Karena sangat lapar, anak-anak menyendok bubur panas sesuap demi sesuap dan menghabiskannya sampai ke dasar kuali. Setelah makan, suhu tubuh mereka menjadi panas seperti terbakar api. Panik, anak-anak menggunakan semua air di dapur untuk minum dan menyiram tubuh, namun berujung nihil. Mereka melepas semua barang bawaan dan berlari ke luar rumah menuju ke sungai, kemudian langsung melompat ke dalam air.
Ayah Menemukan Anak-Anak Menjadi Pesut
Di saat yang sama, Ayah dan Ibu tiri sampai ke rumah. Saat masuk ke dapur, semuanya terlihat berantakan. Terlihat barang anak-anak yang sudah berserakan di samping kuali kosong. Ayah lalu menyadari anak-anak datang mencarinya, mereka tidak kabur dari rumah seperti kata Ibu tiri.
Ayah keluar dan mencari anak-anaknya hingga ke tepi sungai, tapi tak menemukan siapapun. Di dalam sungai, Ayah hanya melihat ada dua makhluk seperti ikan berwajah mirip manusia yang menyemburkan air dari kepala mereka. Keduanya berenang berputar-putar seperti senang melihat Ayah.
Di dalam sungai, Ayah hanya melihat ada dua makhluk seperti ikan berwajah mirip manusia yang menyemburkan air dari kepala mereka.
Ayah menjadi curiga jika kedua makhluk itu adalah anaknya. Ayah berlari ke rumah untuk meminta tolong pada Ibu tiri guna memastikan apa dua makhluk itu benar anak-anaknya. Namun Ayah tak bisa menemukan Ibu tiri di mana pun. Ibu tiba-tiba menghilang begitu saja seperti bukan seorang manusia. Ayah akhirnya kembali ke sungai, meratapi keadaan anak-anaknya yang telah berubah menjadi ikan dan menyesali perbuatannya yang terlalu percaya semua perkataan istri barunya. Warga sekitar yang mengetahui tentang kisah ini kemudian menamai anak-anak dengan sebutan Pesut Mahakam.

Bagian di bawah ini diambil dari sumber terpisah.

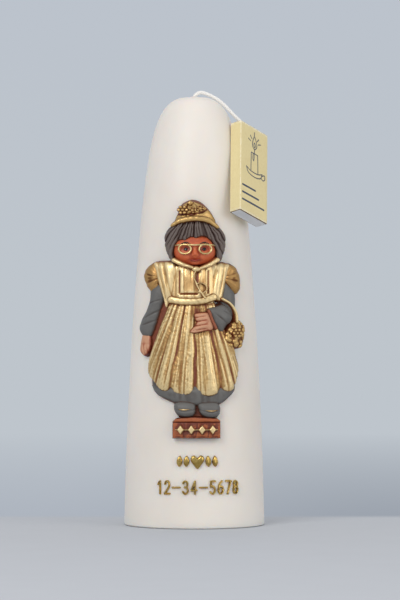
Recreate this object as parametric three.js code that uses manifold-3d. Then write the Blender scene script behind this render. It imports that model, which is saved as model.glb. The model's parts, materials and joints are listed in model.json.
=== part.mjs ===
// A round-topped celebration candle with a relief figure on its front
// and a slim matchbox that hangs from the free end of the wick.
// Millimetres, +Z up. The origin is the middle of the base; the figure faces -Y.

import * as THREE from "three";
import { mergeVertices } from "three/addons/utils/BufferGeometryUtils.js";
import Module from "manifold-3d";

const wasm = await Module();
wasm.setup();

// ---- driving dimensions ----

const seatGap = 0.3; // clearance between pieces that rest on each other

const candleHeight = 250;
const baseRadius = 41;
const taperStart = 0.115; // share of the base radius lost by a straight taper
const taperBelly = 0.305; // share lost by the curve that steepens towards the top
const domeFlatness = 15; // a higher power keeps the shoulder later and the dome flatter
const domeShare = 0.32; // exponent that rounds the shoulder
const footRound = 0.8; // softened lower edge
const candleSides = 48;
const candleRings = 16;
const ringCrowding = 2.5; // crowds the rings towards the dome

const wickDiameter = 2.1;
const wickBoreClearance = 0.3;
const wickBoreFoot = 8; // wax left under the blind bore
const wickTopRecess = 0.8;
const wickSides = 8;
const wickSteps = 12;
// The free end of the wick: out of the bore, over the dome and down into the matchbox.
const wickRoute = [
  [0, 0, 250.2],
  [0.7, 0, 251.2],
  [2, 0, 252.2],
  [3.9, 0, 252.7],
  [5.9, 0, 252.3],
  [8, -0.1, 251.5],
  [10.6, -0.2, 250.3],
  [14.2, -0.4, 248.1],
  [17.6, -0.7, 245.2],
  [20.6, -1, 242],
  [23.8, -1.4, 238.7],
  [27, -1.9, 235.5],
  [29.6, -2.3, 233],
  [32.1, -2.7, 230.6],
];

const boxWidth = 26;
const boxThickness = 7.7;
const boxLength = 56.8;
const cardWall = 0.55;
const trayClearance = 0.3; // between the tray and the sleeve, all round
const trayWall = 0.5;
const trayProud = 0.4; // how far the tray's foot stands out of the sleeve
const wickPocket = 2.5; // free depth inside the sleeve's top end, where the wick goes in
const pivotDrop = 19.2; // from the candle's top down to the middle of the box's top end
const pivotAcross = 16.5; // from the line where the box touches the wax
const boxHeading = 54.4; // degrees, turned about the candle's axis from facing the front
const boxLean = 13.2; // degrees, top end tipped back along the wax
const boxRoll = 18.9; // degrees, foot swung towards the front
const strikerWidth = 5.2;
const strikerThickness = 0.4;
const strikerEndMargin = 2;

const matchCount = 5;
const matchLength = 48;
const matchThickness = 2;
const matchHeadDiameter = 3;
const matchHeadLength = 4.6;
const matchEndClearance = 1.2;
const matchPitch = 4.3;

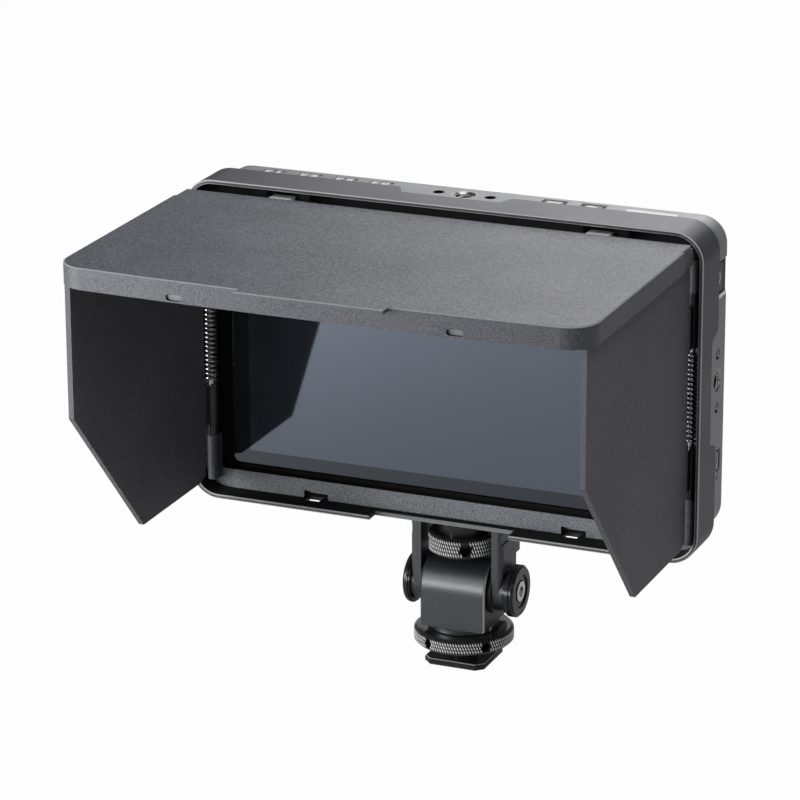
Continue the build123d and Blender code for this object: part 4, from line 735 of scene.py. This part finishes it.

Moral Cerita Pesut Mahakam
Kisah Pesut Mahakam adalah cerita rakyat yang mengandung beberapa nilai moral. Pelajaran pertama yang bisa dipetik dari cerita ini adalah agar tidak mudah percaya dengan orang melebihi keluarga sendiri. Seperti yang dilakukan Ayah yang lebih percaya pada Ibu tiri yang belum lama dikenalnya dibanding anak-anak.
Pelajaran pertama yang bisa dipetik dari cerita ini adalah agar tidak mudah percaya dengan orang melebihi keluarga sendiri.
Terakhir, kesedihan yang berlarut-larut seperti yang Ayah lakukan sepeninggal Ibu, bisa membawa banyak dampak buruk, baik bagi diri sendiri maupun orang lain.